Not oddly though, the weary, sick, and broken times He required me on my feet, moving forward, being guided by His touch and pressure to keep going. The focus of listening from behind, if you will, reminders of promises, urges of courage, whispers of love so strong they were winds that often propelled me forward all on their own. His strong presence ever before and behind me. Hemmed in as the Psalm says. Yes.
The guest speaker at church was on fire. Spoke of choosing courage in a society fast asleep with comfort and apathy. The Spirit swept in during worship, strong and gentle. The Word of God spoke, firm and caused much shifting in seats. The alter call was for those who know they need courage. The whole church should have rose as one. The few who rose, got what they asked for. Boldness for the Kingdom of God with the strong balance of love. Ahhh, how the Lord works within such tiny small gears in time, no one walked out of that building without the work began being moved to completion.
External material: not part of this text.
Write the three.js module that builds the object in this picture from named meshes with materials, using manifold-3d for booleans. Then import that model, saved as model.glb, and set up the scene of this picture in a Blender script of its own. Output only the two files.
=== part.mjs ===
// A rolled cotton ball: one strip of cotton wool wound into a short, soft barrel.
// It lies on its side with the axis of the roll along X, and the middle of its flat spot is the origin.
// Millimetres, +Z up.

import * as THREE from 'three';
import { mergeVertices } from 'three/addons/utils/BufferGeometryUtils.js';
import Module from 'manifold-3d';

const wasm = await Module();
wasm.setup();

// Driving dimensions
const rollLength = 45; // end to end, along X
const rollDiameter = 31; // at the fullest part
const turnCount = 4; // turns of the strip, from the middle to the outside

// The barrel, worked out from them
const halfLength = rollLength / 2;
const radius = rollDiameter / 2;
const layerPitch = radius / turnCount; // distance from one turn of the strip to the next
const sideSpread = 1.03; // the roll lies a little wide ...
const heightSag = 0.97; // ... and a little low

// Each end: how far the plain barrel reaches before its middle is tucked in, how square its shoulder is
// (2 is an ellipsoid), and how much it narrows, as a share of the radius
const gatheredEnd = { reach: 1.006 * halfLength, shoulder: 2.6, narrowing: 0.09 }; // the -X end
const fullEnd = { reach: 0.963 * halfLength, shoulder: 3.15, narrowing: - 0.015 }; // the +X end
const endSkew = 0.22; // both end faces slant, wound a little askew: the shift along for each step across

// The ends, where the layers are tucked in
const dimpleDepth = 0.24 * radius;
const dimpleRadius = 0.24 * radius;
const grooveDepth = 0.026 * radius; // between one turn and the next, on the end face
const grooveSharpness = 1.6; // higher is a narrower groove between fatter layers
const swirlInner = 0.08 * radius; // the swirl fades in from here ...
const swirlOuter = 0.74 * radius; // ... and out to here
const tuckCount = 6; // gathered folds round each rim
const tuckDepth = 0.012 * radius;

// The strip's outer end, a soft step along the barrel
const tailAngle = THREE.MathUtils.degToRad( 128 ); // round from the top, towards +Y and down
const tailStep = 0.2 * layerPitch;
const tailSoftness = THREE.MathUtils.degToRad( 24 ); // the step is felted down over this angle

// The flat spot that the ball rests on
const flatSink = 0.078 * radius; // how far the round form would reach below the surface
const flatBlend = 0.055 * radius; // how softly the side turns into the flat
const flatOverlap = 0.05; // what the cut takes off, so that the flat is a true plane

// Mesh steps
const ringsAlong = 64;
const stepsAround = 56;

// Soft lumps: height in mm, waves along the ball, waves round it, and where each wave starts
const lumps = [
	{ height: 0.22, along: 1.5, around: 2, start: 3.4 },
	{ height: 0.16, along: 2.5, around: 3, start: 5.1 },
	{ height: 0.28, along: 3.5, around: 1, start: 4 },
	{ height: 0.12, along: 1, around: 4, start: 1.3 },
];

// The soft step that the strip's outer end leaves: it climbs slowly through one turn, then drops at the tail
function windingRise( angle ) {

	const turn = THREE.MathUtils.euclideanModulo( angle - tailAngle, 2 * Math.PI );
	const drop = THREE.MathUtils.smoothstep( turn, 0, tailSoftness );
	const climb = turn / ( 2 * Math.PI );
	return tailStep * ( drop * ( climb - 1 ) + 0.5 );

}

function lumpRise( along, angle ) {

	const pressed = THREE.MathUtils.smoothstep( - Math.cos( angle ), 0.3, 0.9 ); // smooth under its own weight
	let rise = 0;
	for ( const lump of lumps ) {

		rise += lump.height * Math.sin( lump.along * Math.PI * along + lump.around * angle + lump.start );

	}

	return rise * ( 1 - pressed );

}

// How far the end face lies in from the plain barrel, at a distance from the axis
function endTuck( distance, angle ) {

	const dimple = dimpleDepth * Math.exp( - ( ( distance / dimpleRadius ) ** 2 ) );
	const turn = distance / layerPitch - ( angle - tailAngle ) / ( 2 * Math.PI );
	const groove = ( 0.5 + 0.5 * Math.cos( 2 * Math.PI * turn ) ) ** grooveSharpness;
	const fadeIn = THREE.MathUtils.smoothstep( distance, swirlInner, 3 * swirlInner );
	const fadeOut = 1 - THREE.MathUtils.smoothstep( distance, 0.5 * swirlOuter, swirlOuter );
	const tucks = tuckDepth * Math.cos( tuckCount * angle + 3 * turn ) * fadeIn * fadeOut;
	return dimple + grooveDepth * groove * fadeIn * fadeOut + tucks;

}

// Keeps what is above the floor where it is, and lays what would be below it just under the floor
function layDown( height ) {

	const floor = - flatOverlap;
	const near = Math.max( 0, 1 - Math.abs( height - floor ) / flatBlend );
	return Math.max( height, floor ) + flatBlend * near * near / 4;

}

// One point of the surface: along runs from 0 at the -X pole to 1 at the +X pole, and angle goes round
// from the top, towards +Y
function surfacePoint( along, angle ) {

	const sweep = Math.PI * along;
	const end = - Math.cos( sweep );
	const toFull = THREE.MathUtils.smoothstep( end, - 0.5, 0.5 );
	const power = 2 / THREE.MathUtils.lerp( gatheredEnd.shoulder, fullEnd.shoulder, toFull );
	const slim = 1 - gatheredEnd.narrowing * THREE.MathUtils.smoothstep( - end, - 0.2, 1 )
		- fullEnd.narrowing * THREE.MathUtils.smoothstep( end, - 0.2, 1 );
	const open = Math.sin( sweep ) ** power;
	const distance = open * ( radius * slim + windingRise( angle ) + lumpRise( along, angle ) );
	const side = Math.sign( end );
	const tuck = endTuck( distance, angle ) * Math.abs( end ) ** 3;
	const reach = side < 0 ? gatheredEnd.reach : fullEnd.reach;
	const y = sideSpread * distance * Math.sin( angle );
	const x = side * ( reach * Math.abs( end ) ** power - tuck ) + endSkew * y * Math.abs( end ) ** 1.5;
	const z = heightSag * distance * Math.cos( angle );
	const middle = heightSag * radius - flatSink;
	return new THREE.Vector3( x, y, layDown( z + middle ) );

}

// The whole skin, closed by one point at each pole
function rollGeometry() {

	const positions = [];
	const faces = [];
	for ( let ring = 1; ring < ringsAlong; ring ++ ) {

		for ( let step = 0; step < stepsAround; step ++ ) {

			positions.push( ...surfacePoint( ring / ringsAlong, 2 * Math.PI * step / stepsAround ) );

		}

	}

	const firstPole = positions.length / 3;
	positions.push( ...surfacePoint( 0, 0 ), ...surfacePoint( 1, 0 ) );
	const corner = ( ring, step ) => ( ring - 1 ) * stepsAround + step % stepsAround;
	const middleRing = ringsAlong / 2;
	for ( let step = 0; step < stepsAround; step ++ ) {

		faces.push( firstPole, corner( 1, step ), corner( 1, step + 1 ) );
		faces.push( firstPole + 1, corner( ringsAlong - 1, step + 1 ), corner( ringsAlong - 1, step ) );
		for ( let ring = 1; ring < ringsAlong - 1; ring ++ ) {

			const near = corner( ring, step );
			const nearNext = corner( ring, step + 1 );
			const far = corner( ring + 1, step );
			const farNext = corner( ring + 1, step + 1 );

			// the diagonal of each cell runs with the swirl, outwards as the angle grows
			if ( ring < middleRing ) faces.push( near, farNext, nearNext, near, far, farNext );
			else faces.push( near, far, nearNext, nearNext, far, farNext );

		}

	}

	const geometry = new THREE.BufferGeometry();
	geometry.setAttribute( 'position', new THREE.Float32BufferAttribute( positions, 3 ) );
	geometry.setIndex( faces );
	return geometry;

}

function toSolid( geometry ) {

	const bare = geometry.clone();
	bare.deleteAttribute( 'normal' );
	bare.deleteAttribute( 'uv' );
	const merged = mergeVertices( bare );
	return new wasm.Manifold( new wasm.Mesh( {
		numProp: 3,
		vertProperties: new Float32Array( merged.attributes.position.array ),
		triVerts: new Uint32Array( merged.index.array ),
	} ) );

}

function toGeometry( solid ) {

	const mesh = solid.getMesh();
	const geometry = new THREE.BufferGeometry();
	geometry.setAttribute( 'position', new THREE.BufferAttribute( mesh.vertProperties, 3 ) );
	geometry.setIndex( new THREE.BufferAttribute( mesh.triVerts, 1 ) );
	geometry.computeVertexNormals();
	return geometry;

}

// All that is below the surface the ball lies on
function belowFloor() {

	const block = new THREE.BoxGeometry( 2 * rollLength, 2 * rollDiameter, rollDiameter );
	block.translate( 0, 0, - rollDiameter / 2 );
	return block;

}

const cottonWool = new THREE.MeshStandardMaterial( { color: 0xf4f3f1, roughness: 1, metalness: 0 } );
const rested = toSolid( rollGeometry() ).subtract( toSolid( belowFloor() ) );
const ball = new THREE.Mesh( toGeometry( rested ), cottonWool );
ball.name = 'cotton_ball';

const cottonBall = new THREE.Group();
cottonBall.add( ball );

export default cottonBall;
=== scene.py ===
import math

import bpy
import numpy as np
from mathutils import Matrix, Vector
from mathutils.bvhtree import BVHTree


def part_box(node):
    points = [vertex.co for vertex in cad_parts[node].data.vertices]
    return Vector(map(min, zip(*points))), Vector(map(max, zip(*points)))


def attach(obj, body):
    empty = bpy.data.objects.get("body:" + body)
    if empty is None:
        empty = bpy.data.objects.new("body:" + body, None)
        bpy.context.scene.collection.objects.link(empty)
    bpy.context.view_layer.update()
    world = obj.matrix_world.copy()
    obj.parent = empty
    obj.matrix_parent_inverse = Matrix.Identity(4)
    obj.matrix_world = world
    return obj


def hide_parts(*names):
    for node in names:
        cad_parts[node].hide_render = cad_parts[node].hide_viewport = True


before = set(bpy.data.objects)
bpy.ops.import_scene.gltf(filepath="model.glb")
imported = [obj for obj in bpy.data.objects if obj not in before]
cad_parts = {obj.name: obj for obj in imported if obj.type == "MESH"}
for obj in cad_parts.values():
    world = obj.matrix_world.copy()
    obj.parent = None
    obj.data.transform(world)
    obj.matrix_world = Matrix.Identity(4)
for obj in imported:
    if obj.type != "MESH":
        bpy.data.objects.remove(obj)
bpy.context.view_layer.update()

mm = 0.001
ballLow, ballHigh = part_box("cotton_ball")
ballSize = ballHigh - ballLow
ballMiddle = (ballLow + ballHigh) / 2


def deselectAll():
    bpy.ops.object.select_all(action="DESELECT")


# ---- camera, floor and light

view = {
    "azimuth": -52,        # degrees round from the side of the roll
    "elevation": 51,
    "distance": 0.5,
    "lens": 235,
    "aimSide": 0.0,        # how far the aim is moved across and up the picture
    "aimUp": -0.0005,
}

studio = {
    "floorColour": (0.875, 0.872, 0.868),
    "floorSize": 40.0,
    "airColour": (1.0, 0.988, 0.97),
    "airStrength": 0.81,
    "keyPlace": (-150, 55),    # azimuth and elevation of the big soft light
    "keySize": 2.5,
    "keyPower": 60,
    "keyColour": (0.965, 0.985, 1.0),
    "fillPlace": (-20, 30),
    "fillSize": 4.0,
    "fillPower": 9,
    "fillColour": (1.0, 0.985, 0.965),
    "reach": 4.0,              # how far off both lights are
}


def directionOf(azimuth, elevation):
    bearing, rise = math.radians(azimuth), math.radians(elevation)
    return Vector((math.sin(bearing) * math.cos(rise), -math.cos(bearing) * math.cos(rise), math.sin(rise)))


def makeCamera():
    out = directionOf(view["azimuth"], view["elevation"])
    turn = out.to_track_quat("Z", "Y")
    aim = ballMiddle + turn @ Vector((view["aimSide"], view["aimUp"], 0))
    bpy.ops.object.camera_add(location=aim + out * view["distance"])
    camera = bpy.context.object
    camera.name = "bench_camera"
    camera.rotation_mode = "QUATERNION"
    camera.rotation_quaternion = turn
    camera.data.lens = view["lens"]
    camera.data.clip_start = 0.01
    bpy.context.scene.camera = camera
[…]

Why is this blog titled The Gathering? Do you not know? Have you not heard? This is what God is doing. He’s leading always but gathering us all, like Yeshua wept in Jerusalem, gather us like chickens under His wings. Yes, chickens, that is what we are at our core. Small, vulnerable, afraid of every little thing, chickens. But the God of the Universe made us, these chics! He loves us so. He is and ever shall be the fierce warrior for our home coming. We can go home to Him every day, but He sends us out, to gather. His promise – He will never leave us, always with us, Emmanuel, God with us! His Name engraved on the tombstones of our deaths along the way. Those Graves emptied every day, we arise in Christ, new creatures.
Follow in front, follow in the rear, follow Him! Follow Him, He’s gathering, gathering the broken pieces of our hearts to be made whole, gathering dispersed family grafted in and lost, gathering the product of His labors, the fruit of His planting, gathering seeds to plant more, gathering…
He comes soon! Everything about our daily living has meaning beyond our ability to comprehend without Him. Lean in and listen to your Shepherds voice, so you will know the imposters. Train your ears to hear Him from every direction. Train your eyes to see Him everywhere. He is.